The second implementation would be to base the perps on locked LP assets ratio. This would be the most DeFi-serving solution in my opinion.

A perpetual derivative based on token ratios in a DeFi liquidity pool tracks the relative proportion of assets rather than their market value. This means the contract reflects shifts in the composition of the pool over time, rather than price movements of individual assets.

What this means is that traders would effectively be speculating on the actual number of assets locked in a liquidity pool. They leverage their positions on the rise(growth) or fall of liquidity assets in pools.

If you really think about it, it creates a weird incentive for more liquidity to be provided to pools by short sellers as the price of assets in the pool increases because the longs on its index perp would actually get wiped out in such an event.

How?

Consider an ETH-USDC pool where ETH is the numerator asset. If you buy long, you're saying that ETH in the pool will increase. If you're shorting it, you're saying that USDC will increase and ETH will reduce.
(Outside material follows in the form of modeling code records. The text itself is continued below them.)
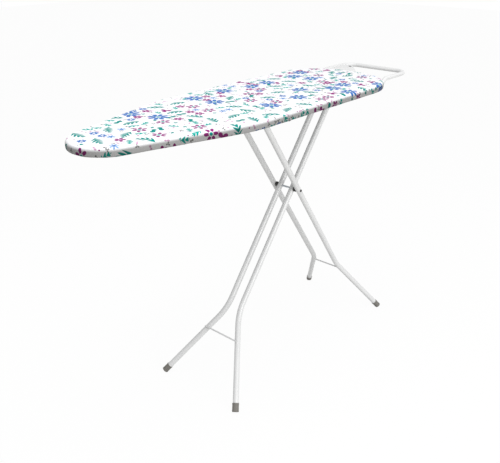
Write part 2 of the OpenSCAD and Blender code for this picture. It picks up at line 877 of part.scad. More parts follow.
// Half-round clamps that hold the arms up to the saddles
module rest_clamps() {
    color(galvanised) at_clamps() difference() {
        union() {
            rotate([0, 90, 0]) cylinder(r = rest_radius + clamp_wall, h = clamp_length, center = true);
            translate([-clamp_length / 2, -clamp_ear, 0]) cube([clamp_length, 2 * clamp_ear, clamp_wall]);
        }
        translate([-clamp_length, -2 * clamp_ear, clamp_wall])
            cube([2 * clamp_length, 4 * clamp_ear, rest_diameter]);
        rotate([0, 90, 0]) cylinder(r = rest_radius, h = clamp_length + 2 * cut, center = true);
        at_screws() translate([0, 0, -cut]) cylinder(d = screw_diameter, h = clamp_wall + 2 * cut);
    }
}

module rest_screws() {
    color(galvanised) at_clamps() at_screws() {
        cylinder(d = screw_diameter, h = strap_z - arm_z);
        translate([0, 0, -screw_head])
            cylinder(d1 = screw_diameter + 1, d2 = screw_diameter + 3.4, h = screw_head);
    }
}

cover();
felt_pad();
hem_elastic();
mesh_panel();
rim_frame();
pivot_strap();
rack_strap_heel();
rack_strap_nose();
pivot_bracket();
pivot_axle();
pivot_washers();
rack_rail_near();
rack_rail_far();
lever_bearings();
lever_spring();
rest_frame();
rest_corner_plate();
rest_saddles();
rest_clamps();
rest_screws();
rest_plugs();
lever_rod();
lever_grip();
lock_pawl();
inner_tube_near();
inner_tube_far();
inner_sleeve();
inner_brace();
inner_plugs();
inner_foot_near();
inner_foot_far();
crossing_axle();
crossing_spacers();
crossing_caps();
outer_tube_near();
outer_tube_far();
outer_crossbar();
crossbar_caps();
outer_brace();
outer_plugs();
outer_foot_near();
outer_foot_far();
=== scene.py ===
# %% [markdown]
# # A folding ironing board, dressed in Blender
# The steel frame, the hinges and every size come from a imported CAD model.
# This lesson keeps that model as a fixed frame and gives it its looks: the printed cotton cover with
# its gathered hem, the felt under it, smooth bent tubes, moulded feet and a coat of white enamel.
# X runs from the nose to the heel, Y across the board and Z up, all in metres.

# %% Load the frame
import json
from math import asin, atan2, ceil, cos, degrees, pi, radians, sin, tan

import bmesh
import bpy
from mathutils import Euler, Matrix, Vector, kdtree, noise


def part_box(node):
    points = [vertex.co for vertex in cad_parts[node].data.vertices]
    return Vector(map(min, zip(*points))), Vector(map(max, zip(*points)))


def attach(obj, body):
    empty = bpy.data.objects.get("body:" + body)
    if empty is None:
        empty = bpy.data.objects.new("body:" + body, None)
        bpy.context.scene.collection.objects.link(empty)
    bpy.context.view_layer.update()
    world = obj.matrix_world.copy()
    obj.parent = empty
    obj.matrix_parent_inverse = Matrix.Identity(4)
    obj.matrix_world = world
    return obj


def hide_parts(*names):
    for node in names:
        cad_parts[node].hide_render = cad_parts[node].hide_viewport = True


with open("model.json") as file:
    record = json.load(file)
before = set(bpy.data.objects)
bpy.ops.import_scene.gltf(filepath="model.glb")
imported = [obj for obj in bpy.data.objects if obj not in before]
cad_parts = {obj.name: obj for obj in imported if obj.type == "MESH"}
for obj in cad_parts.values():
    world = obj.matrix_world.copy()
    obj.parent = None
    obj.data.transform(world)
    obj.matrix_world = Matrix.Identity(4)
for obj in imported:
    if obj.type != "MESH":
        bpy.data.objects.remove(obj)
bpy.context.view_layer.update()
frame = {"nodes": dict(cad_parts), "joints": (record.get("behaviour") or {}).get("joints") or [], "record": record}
MM = 0.001

# %% [markdown]
# Places come from the frame. The three joints give the leg pivot, the crossing and the lever's rod,
# and the boxes of a few nodes give the levels of the board.

# %% Read the places that everything else is built on
joint_at = {j["name"]: Vector(j["pos_m"]) for j in frame["joints"]}
leg_pivot = joint_at["fold"]
crossing = joint_at["crossing"]
lever_pivot = joint_at["release_lever"]
cover_low, cover_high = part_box("cover")
nose_x, heel_x = cover_low.x, cover_high.x
half_width = cover_high.y
top_z, cover_z = cover_high.z, cover_low.z
crossbar = Vector(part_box("outer_crossbar")[0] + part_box("outer_crossbar")[1]) / 2
print(f"board {heel_x - nose_x:.3f} x {2 * half_width:.3f} m, top at {top_z:.3f} m")

# %% [markdown]
# ## Helpers
# Every bmesh becomes an object in the same way: its faces are turned outwards, it is shaded smooth
# with its real edges kept sharp, and it rides on the CAD body that it belongs to.

# %% Turn a bmesh into a piece
MERGE = 0.01 * MM


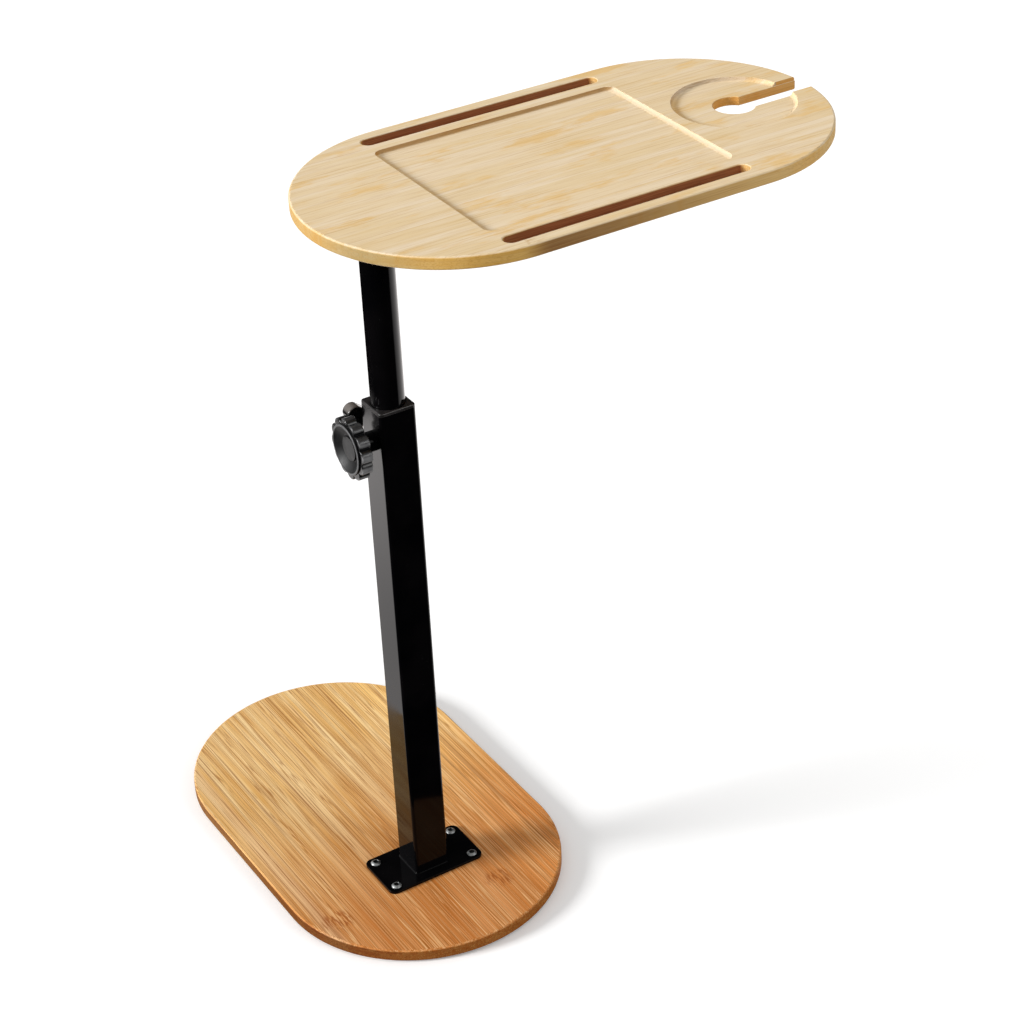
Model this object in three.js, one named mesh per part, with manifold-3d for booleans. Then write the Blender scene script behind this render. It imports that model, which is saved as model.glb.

So let's say you're buying long.

In an event where ETH Pumps, further liquidity injection by LPs would significantly increase the USDC in the pool, potentially getting you liquidated.

Weird right? Well, that's because you're betting on actual assets in the pool, not the price. A bull market works against longs because the pool pairing is “market value based” whilst the perp is entirely based on actual number of assets.

I can also see how this would help grow liquidity pools irrespective of market season. In the sense that if the virtual spot market for the Perps grows above or falls below the defined values in the liquidity pools, the funding fees charged to positions can be used to provide additional liquidity to the underlying pools or sold into it to stabilize the values instead of being paid to position holders. Effectly creating a permanent liquidity source for decentralized markets.

Certainly, this will come with a lot of risks, all round, but a careful integration could really be something huge for the ecosystem.